# question about washing pelts



## Flyfisher101 (Feb 12, 2012)

Are you able to wash a pelt with soap and water after it has been salted, dried, and stretched? Or will the only do more harm than good...


----------



## itchn2fish (Dec 15, 2005)

I have washed tanned pelts gently with shampoo, and while it worked well in cleaning the pelts, it sure did mess with the tanned skin, got stiff, but otherwise worked fairly well. Next time I might try woollite.


----------



## WAUB-MUKWA (Dec 13, 2003)

All I do every year is just put 1 oz of shampoo conditioner in an 8 oz spray bottle and add the rest in water.

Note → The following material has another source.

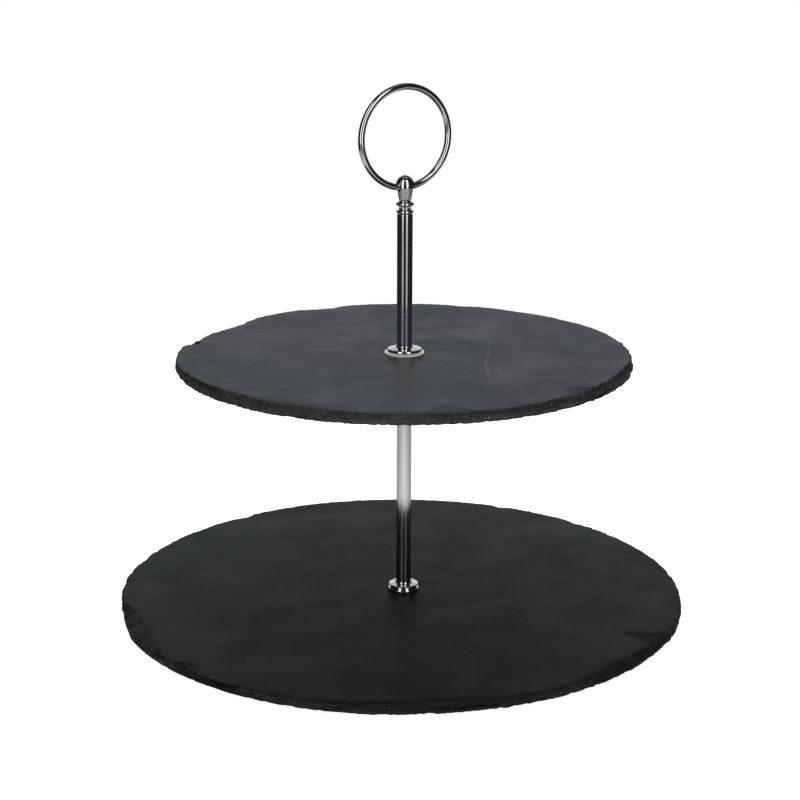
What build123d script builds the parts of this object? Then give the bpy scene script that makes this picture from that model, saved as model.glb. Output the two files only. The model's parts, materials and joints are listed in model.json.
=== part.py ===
from build123d import *
import math
import os
import random

# Two-tier slate cake stand, millimetres.
# Origin: on the rod axis, in the plane the feet stand on. +Z runs up the rod.
# The ring handle lies in the XZ plane and swings about the finial's cross hole (along X).

# ---------------------------------------------------------------- driving dimensions
SLATE_T = 5.0              # thickness of both slate plates
FOOT_H = 5.0               # height of the stick-on feet
LOWER_R = 150.0            # lower plate, outline radius
LOWER_OFF = (-0.5, 2.0)    # lower plate's outline centre from its drilled hole
UPPER_R = 118.6            # upper plate, outline radius
UPPER_OFF = (0.4, 0.9)
TIER = 130.8               # top face of the lower plate to top face of the upper plate
PLATE_HOLE_R = 3.0         # drilled hole in each plate
EDGE_STEP = 3.4            # widest facet round a chipped edge, degrees

FOOT_PCR = 112.0           # radius on which the feet sit
FOOT_R_TOP = 7.0
FOOT_R_BOTTOM = 5.8

ROD_R = 4.0                # outside radius of both rod tubes
ROD_BORE_R = 3.2
SLIP = 0.03                # radial gap of the glued or pressed plugs and sockets
THREAD_M5_R = 2.5
THREAD_M4_R = 2.0
THREAD_GAP = 0.05          # screw to its tapped hole, radially
INSERT_L = 14.0            # length of the tapped plugs in the tubes

PAD_T = 0.6                # thin fibre and rubber washers
CREAM_T = 1.0              # cream plastic washer on the upper plate
CREAM_R = 10.35
UPPER_FLANGE_R = 9.0
LOWER_FLANGE_R = 8.0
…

Lightly spray the fur and brush softly a couple minutes later. I would never wash any hide to get it wet enough to harm the hide. I use the same on my dog instead of giving it a bath when not needed.


----------



## Flyfisher101 (Feb 12, 2012)

Thanks for the advice.


----------



## Mitchell Ulrich (Sep 10, 2007)

Don't get it wet after its salted!
Salting dries out the skin in perpetration for the tanning process. Washing it now will undue everything you just did plus increases the risk of slip spots.

If the fur had excessive blood, mud or burrs you should have washed it after fleshing. If its just dirty with small amounts of blood the Tannery wont charge extra.

Tanned furs can be cleaned by tumbling (thrash bag, pillow case) 1/2 filled with hardwood saw dust or sand blasting compound (corn cob grit). This produces surprisingly effective results. However, if it's still dirty after that, add a small amount (1/2 cup) of mineral spirits, shake the bag to mix it around before adding the skin(s) and repeat.


----------



## Flyfisher101 (Feb 12, 2012)

Thanks Mitchell, washing the blood out was what I was really wondering about. I've been experimenting with brain/ egg tanning... After a couple attempts on some muskrats trapped in the pond this summer I have learned it takes a lot more practice than just one or two pelts, but it is a lot of fun learning.


----------



## Mitchell Ulrich (Sep 10, 2007)

If you want to try Deer tanning the book "Deerskins into Buckskins" is a must read!


----------